**THE TASK**
Determine which lines of the records include the word "imported", and copy them.

**SUPPLIED RECORDS**
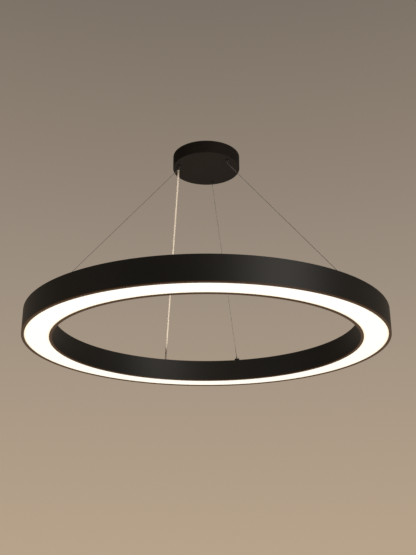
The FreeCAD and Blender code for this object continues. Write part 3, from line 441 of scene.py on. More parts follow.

--

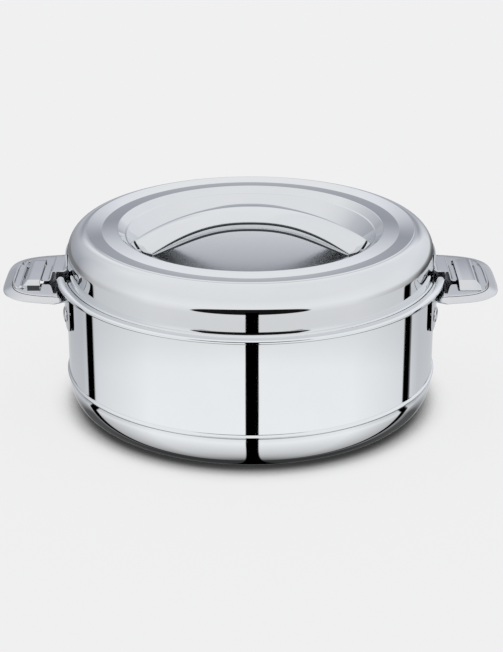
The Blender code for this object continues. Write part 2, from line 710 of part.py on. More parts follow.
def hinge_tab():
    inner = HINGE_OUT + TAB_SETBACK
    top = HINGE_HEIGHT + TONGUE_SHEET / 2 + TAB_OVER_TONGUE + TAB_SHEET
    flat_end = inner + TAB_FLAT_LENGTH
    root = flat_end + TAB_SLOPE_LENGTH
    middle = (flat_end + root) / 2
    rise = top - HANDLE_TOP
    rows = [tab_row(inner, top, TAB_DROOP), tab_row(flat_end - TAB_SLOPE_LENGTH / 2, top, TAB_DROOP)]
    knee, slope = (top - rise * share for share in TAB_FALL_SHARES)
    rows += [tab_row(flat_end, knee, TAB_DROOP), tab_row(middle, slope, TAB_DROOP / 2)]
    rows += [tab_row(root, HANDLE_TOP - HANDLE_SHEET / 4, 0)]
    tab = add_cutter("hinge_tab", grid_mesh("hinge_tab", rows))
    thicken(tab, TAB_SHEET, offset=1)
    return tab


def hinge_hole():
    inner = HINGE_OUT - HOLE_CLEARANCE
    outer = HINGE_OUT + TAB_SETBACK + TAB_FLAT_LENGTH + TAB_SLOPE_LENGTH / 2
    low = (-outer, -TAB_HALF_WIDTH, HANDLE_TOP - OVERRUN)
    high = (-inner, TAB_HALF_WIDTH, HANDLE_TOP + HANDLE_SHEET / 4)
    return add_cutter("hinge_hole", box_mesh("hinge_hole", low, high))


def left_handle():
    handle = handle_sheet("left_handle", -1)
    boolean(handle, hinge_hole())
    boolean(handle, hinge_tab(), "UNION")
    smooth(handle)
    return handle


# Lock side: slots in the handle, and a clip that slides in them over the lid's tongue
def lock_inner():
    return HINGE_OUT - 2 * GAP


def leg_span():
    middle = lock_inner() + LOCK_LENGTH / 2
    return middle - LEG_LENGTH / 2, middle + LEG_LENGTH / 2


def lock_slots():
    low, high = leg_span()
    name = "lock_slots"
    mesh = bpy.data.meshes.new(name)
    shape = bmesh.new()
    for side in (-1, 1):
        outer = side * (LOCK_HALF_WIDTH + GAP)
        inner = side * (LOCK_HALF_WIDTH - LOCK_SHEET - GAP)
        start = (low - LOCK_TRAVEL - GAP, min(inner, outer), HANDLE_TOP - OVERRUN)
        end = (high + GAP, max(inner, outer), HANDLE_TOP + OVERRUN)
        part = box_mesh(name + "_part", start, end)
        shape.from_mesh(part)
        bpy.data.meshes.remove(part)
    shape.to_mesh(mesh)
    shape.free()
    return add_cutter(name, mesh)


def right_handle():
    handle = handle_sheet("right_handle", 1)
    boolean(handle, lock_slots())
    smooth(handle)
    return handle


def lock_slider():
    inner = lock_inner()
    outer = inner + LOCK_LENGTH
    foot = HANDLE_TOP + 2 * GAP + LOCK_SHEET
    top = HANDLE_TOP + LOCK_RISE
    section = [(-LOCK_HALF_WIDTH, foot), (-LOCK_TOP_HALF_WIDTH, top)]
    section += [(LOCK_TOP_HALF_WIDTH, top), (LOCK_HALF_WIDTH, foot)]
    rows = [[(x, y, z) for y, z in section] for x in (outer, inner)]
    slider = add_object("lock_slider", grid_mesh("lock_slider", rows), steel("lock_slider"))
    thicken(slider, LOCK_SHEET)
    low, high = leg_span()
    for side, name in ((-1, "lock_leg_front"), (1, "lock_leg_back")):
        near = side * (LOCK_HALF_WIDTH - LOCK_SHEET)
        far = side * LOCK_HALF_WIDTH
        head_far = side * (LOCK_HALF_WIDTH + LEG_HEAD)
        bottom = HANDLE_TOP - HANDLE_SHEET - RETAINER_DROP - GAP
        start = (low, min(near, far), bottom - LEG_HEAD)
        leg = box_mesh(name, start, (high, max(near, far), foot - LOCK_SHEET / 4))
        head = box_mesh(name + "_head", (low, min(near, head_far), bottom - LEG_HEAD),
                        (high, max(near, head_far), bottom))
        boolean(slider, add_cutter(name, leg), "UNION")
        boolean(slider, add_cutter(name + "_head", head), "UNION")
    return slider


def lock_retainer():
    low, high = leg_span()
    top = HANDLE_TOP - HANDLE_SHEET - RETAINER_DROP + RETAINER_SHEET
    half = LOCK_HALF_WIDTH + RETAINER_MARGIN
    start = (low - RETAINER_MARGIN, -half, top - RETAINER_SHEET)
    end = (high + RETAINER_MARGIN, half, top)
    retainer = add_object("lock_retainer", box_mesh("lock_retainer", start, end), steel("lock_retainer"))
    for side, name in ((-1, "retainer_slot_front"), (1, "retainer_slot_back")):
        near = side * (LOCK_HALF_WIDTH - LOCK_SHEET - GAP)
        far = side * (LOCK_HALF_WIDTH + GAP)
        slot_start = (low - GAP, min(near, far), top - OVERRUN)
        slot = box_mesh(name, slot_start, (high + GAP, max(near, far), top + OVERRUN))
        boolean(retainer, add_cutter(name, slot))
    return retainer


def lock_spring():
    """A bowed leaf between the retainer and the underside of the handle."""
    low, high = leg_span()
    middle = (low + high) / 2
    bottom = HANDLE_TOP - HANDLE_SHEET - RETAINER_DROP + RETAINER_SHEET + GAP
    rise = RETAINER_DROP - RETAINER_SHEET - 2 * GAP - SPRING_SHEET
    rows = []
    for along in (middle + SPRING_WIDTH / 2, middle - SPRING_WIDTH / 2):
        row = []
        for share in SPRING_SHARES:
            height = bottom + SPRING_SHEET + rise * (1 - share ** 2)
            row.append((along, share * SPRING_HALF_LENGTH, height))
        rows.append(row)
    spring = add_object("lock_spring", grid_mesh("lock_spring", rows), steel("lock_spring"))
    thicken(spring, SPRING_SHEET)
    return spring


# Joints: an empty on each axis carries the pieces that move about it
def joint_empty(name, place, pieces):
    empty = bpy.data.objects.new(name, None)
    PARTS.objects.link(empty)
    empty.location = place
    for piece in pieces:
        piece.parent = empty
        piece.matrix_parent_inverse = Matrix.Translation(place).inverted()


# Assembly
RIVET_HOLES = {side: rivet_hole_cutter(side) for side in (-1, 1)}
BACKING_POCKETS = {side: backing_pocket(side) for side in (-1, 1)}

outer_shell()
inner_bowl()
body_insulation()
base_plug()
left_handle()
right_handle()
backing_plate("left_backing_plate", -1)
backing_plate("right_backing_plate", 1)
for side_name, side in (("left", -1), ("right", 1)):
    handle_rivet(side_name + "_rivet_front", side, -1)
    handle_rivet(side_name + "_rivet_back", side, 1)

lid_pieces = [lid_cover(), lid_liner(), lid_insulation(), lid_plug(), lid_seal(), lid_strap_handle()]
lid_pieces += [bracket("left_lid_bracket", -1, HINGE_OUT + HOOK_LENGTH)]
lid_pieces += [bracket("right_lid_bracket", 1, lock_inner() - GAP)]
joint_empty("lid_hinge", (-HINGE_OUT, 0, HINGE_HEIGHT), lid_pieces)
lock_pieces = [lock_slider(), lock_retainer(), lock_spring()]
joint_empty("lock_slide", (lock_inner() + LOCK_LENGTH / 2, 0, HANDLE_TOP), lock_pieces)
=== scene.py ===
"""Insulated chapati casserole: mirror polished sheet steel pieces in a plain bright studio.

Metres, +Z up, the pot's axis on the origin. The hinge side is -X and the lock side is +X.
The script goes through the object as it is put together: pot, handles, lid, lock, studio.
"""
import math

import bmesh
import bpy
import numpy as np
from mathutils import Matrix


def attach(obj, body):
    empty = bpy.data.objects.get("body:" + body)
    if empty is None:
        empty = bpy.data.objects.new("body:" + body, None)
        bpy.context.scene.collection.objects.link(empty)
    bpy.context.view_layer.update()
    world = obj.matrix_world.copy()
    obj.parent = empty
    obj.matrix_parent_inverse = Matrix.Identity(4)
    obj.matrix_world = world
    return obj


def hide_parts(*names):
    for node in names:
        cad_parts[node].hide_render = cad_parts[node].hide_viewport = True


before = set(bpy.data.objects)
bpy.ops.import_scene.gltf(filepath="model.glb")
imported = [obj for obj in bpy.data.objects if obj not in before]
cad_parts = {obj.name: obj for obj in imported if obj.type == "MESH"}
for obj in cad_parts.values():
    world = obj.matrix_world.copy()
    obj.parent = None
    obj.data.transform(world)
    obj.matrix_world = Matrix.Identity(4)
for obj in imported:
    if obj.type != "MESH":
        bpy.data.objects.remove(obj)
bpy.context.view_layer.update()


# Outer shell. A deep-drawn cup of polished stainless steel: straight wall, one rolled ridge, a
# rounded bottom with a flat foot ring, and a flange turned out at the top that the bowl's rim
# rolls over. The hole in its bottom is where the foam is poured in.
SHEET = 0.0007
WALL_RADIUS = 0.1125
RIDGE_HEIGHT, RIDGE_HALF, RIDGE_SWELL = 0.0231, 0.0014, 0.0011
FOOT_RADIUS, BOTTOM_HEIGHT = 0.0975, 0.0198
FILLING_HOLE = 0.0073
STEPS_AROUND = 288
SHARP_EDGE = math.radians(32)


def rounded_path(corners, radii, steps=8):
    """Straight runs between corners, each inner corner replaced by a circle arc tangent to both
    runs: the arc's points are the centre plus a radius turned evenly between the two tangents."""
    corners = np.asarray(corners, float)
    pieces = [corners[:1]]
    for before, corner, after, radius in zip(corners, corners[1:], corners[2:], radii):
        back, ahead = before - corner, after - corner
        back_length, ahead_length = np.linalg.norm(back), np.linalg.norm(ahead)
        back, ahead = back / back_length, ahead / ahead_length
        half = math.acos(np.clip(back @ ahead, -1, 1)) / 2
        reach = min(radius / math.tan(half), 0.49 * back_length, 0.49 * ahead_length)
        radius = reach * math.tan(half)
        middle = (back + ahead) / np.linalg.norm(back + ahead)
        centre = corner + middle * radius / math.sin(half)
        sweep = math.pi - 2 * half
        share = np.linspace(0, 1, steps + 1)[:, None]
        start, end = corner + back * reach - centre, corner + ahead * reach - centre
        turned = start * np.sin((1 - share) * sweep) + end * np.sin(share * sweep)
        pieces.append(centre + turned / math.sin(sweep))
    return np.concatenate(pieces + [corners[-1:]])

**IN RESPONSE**
imported = [obj for obj in bpy.data.objects if obj not in before]
cad_parts = {obj.name: obj for obj in imported if obj.type == "MESH"}
for obj in imported:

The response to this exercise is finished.